You must do the right thing — not the thing which pleases your boyfriend or your parents. Family considerations are far from unimportant in deciding what the right thing is, because if you marry the young man, then your birth family and the young man's birth family will be related from now on, and hostility between the families would will affect him, you, and your children. Even so, doing the right thing is not the same as doing what makes your parents happy, and you are not their last hope. I hope they haven't been laying that on you.

Doing the right thing does include considering why your parents disapprove of the relationship, and whether their reasons are sound. Unfortunately, I can't help you here because you don't say what your parents' reasons are. You mention the difference of race between you and your boyfriend — which suggests that their reasons may be based on racial prejudice — but you don't actually say that they are. In fact you don't mention any of their reasons at all.
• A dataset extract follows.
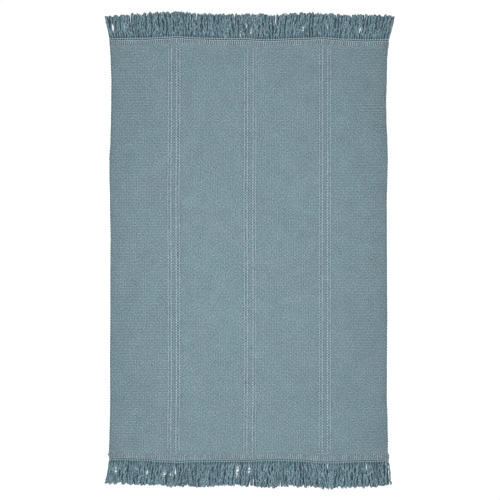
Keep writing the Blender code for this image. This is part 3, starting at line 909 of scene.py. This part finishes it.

If your parents do reject the relationship just because they dislike persons of different skin color, then they are being unreasonable. But if (for example) they disapprove of the relationship because they think you're rushing into it — or because they fear that the cultural gap may be too great to bridge, or because they don't consider you mature enough to marry, or because they know something unfavorable about the young man which you aren't telling me — then their thinking may or may not be sound. I simply haven't the information to judge.

One last thing. Whatever the right thing is, secrecy couldn't be part of it. You shouldn't demand it, and your boyfriend shouldn't put up with it. Doing things in the dark can bring nothing but sin, dishonesty, misery, and division of counsel. Put an end to the secrecy, not tomorrow, not tonight, but today.